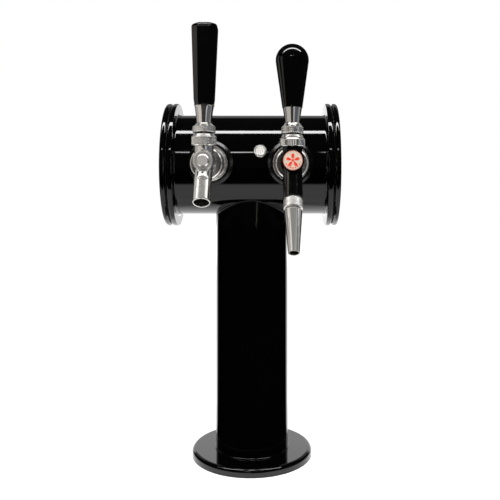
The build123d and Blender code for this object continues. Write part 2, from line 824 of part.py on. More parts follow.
def make_left_front_cap(x):
    """Screwed plug that closes the valve bore, with a raised bead on its face."""
    valve = axial((x, 0, valve_height), forward)
    face = left_barrel_front + left_boss_thickness
    bead_outer = left_bead_diameter / 2 + left_bead_width / 2
    bead_inner = bead_outer - left_bead_width
    plug_back = left_barrel_front - front_cap_plug_depth + slip
    edge_front = face - left_boss_dish
    edge_radius = left_boss_diameter / 2
    with BuildPart() as cap:
        rod(valve, plug_back, left_barrel_front, front_cap_plug_diameter / 2)
        turn(
            valve,
            [
                (left_barrel_front, 0),
                (face, 0),
                (face, bead_inner - left_bead_flank),
                (face + left_bead_height, bead_inner + left_bead_flank),
                (face + left_bead_height, bead_outer - left_bead_flank),
                (face, bead_outer + left_bead_flank),
                (edge_front, edge_radius - left_boss_edge),
                (edge_front - left_boss_edge, edge_radius),
                (left_barrel_front, edge_radius),
            ],
        )
    save(cap, "left_front_cap")


def make_left_handle(x):
    """Flat-sided handle that widens upwards, and the ferrule under it."""
    pivot = (x, -neck_front, pivot_height)
    leaning = axial(pivot, lean_up)
    bore = lever_neck_diameter / 2 + running_fit
    spigot = handle_spigot_diameter / 2

    with BuildPart() as handle:
        for height, width in (
            (left_ferrule_top, left_handle_width_bottom),
            (left_handle_top, left_handle_width_top),
        ):
            centre = leaning.from_local_coords((height, 0, 0))
            with BuildSketch(Plane(centre, x_dir=(1, 0, 0), z_dir=lean_up)) as section:
                Rectangle(width, width)
                chamfer(section.vertices(), width * left_handle_corner)
        loft()
        top_rim = handle.faces().sort_by(Axis.Z)[-1].edges()
        fillet(top_rim, left_handle_edge_radius)
        rod(leaning, collar_top + slip, left_ferrule_top, spigot)
        rod(leaning, collar_top + slip, lever_top + seam, bore, Mode.SUBTRACT)
    save(handle, "left_handle")
    rim = (left_ferrule_top - slip, left_ferrule_diameter / 2)
    make_ferrule(leaning, spigot, rim, left_ferrule_belly, "left")


def make_ferrule(leaning, spigot, rim, belly, prefix):
    """Metal sleeve between collar and handle, a cone with a slight belly."""
    bottom = (collar_top + slip, ferrule_bottom_diameter / 2)
    middle = ((bottom[0] + rim[0]) / 2, (bottom[1] + rim[1]) / 2 + belly)
    with BuildPart() as ferrule:
        with BuildSketch(leaning) as section:
            with BuildLine():
                ThreePointArc(bottom, middle, rim)
                Polyline(rim, (rim[0], spigot + slip), (bottom[0], spigot + slip), bottom)
            make_face()
        revolve(section.sketch, axis=Axis(leaning.origin, leaning.x_dir))
    save(ferrule, f"{prefix}_ferrule")


# ------------------------------------------------------------------ right tap
def sloping_outlet(x):
    """A plane whose X runs down the axis of the outlet tube."""
    ahead, above = spout_root
    return axial((x, -shank_front - ahead, shank_height + above), spout_down)


def make_right_body(x):
    """Black valve body with a round boss and a straight sloping outlet tube."""
    valve = axial((x, 0, valve_height), forward)
    spout_line = sloping_outlet(x)
    spigot_end = right_tube_length + right_spigot_length
    with BuildPart() as body:
        add_body_top(x, right_barrel_front)
        boss_back = right_barrel_front - right_boss_length
        rod(valve, boss_back, right_barrel_front, right_boss_diameter / 2)
        rod(spout_line, 0, right_tube_length, right_tube_diameter / 2)
        rod(spout_line, right_tube_length, spigot_end, right_spigot_diameter / 2)
        rod(spout_line, 0, spigot_end, right_tube_bore / 2, Mode.SUBTRACT)
        cut_body_bores(x, right_barrel_front)
    save(body, "right_tap_body")


def make_right_front_cap(x):
    """Black plug with a shallow tray, and the round medallion in the tray."""
    valve = axial((x, 0, valve_height), forward)
    face = right_barrel_front + right_cap_thickness
    plug_back = right_barrel_front - front_cap_plug_depth + slip
    tray = medallion_diameter / 2 + slip
    tray_floor = face - medallion_recess
    with BuildPart() as cap:
        rod(valve, plug_back, right_barrel_front, front_cap_plug_diameter / 2)
        rod(valve, right_barrel_front, face, right_cap_diameter / 2)
        rod(valve, tray_floor, face, tray, Mode.SUBTRACT)
    save(cap, "right_front_cap")

    with BuildPart() as medallion:
        rod(valve, tray_floor, tray_floor + medallion_thickness, medallion_diameter / 2)
        fillet(medallion.edges().group_by(Axis.Y)[0], medallion_edge_radius)
    save(medallion, "right_medallion")


def make_restrictor_spout(x):
    """Collar, restrictor plate and tapered nozzle under the right tap."""
    spout_line = sloping_outlet(x)
    plate_top = right_tube_length + right_spigot_length
    flange_top = plate_top + restrictor_thickness
    flange_end = flange_top + nozzle_flange_thickness
    collar_end = flange_end + slip + spout_collar_lip
    flange_radius = right_spigot_diameter / 2 - slip

    with BuildPart() as spout_collar:
        outer = spout_collar_diameter / 2
        start = right_tube_length + slip
        turn(
            spout_line,
            [
                (start, right_spigot_diameter / 2 + thread_fit),
                (flange_end + slip, right_spigot_diameter / 2 + thread_fit),
                (flange_end + slip, nozzle_neck_diameter / 2 + slip),
                (collar_end, nozzle_neck_diameter / 2 + slip),
                (collar_end, outer - spout_collar_edge),
                (collar_end - spout_collar_edge, outer),
                (start + spout_collar_edge, outer),
                (start, outer - spout_collar_edge),
            ],
        )
    save(spout_collar, "right_spout_collar")

    with BuildPart() as restrictor_plate:
        plate_plane = Plane(spout_line.from_local_coords((plate_top, 0, 0)), z_dir=spout_down)
        with BuildSketch(plate_plane):
            Circle(flange_radius)
            with PolarLocations(restrictor_hole_circle / 2, restrictor_hole_count):
                Circle(restrictor_hole_diameter / 2, mode=Mode.SUBTRACT)
        extrude(amount=restrictor_thickness)
    save(restrictor_plate, "right_restrictor_plate")

    with BuildPart() as nozzle:
        neck_end = flange_end + nozzle_neck_length
        nozzle_end = flange_end + nozzle_length
        straight = nozzle_end - nozzle_straight_bore
        turn(
            spout_line,
            [
                (flange_top, nozzle_bore_top / 2),
                (straight, nozzle_bore_tip / 2),
                (nozzle_end, nozzle_bore_tip / 2),
                (nozzle_end, nozzle_tip_diameter / 2 - nozzle_tip_edge),
                (nozzle_end - nozzle_tip_edge, nozzle_tip_diameter / 2),
                (neck_end + nozzle_shoulder, nozzle_top_diameter / 2),
                (neck_end, nozzle_neck_diameter / 2),
                (flange_end, nozzle_neck_diameter / 2),
                (flange_end, flange_radius),
                (flange_top, flange_radius),
            ],
        )
    save(nozzle, "right_nozzle")


def make_right_handle(x):
    """Pear-shaped handle, and the ferrule under it."""
    pivot = (x, -neck_front, pivot_height)
    leaning = axial(pivot, lean_up)
    bore = lever_neck_diameter / 2 + running_fit
    spigot = handle_spigot_diameter / 2
    root = (right_ferrule_top, right_ferrule_diameter / 2)
    waist = (right_ferrule_top + pear_waist[0], pear_waist[1])
    widest_height, widest_radius = right_ferrule_top + pear_widest[0], pear_widest[1]
    top = right_ferrule_top + pear_height

    with BuildPart() as handle:
        with BuildSketch(leaning) as section:
            with BuildLine():
                Line((top, 0), (right_ferrule_top, 0))
                Line((right_ferrule_top, 0), root)
                widest = (widest_height, widest_radius)
                Spline(root, waist, widest, tangents=[(1, pear_root_slope), (1, 0)])
                centre = (widest_height, 0)
                EllipticalCenterArc(centre, top - widest_height, widest_radius, arc_size=90)
            make_face()
        revolve(section.sketch, axis=Axis(leaning.origin, leaning.x_dir))
        rod(leaning, collar_top + slip, right_ferrule_top, spigot)
        rod(leaning, collar_top + slip, lever_top + seam, bore, Mode.SUBTRACT)
    save(handle, "right_handle")
    rim = (right_ferrule_top - slip, right_ferrule_diameter / 2)
    make_ferrule(leaning, spigot, rim, right_ferrule_belly, "right")


left_x, right_x = -tap_spacing / 2, tap_spacing / 2
make_left_body(left_x)
make_left_front_cap(left_x)
make_left_handle(left_x)
make_right_body(right_x)
make_right_front_cap(right_x)
make_restrictor_spout(right_x)
make_right_handle(right_x)
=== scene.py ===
import json
import math

import bmesh
import bpy
import numpy as np
from mathutils import Matrix, Vector

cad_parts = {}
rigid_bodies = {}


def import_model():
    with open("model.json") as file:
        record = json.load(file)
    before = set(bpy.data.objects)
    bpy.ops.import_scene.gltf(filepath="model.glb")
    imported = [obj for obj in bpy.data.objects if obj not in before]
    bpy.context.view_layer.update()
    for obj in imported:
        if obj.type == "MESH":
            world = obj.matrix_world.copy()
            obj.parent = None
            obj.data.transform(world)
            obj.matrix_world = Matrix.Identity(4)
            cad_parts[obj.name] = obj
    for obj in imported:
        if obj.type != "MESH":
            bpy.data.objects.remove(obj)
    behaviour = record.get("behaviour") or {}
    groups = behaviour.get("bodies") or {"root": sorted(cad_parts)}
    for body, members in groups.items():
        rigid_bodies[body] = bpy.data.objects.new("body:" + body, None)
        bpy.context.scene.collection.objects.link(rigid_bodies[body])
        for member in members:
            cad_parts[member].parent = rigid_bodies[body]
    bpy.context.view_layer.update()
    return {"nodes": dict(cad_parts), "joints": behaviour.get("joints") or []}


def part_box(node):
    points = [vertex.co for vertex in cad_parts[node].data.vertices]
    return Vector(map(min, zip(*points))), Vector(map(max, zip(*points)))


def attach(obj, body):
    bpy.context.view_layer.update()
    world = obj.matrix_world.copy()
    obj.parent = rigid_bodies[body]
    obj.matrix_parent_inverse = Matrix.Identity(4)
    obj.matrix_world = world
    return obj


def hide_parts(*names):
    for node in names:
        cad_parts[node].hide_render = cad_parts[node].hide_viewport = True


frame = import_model()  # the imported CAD, each node in its place
nodes = frame["nodes"]
mm = 0.001
print("frame loaded:", len(nodes), "nodes")


def linearColour(hexText):
    channels = [int(hexText[i:i + 2], 16) / 255 for i in (1, 3, 5)]
    linear = [c / 12.92 if c < 0.04045 else ((c + 0.055) / 1.055) ** 2.4 for c in channels]
    return (*linear, 1.0)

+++

Work to be completed ▸ Look above for lines with the word "json" and copy them all.

The output ▸
import json
    with open("model.json") as file:
        record = json.load(file)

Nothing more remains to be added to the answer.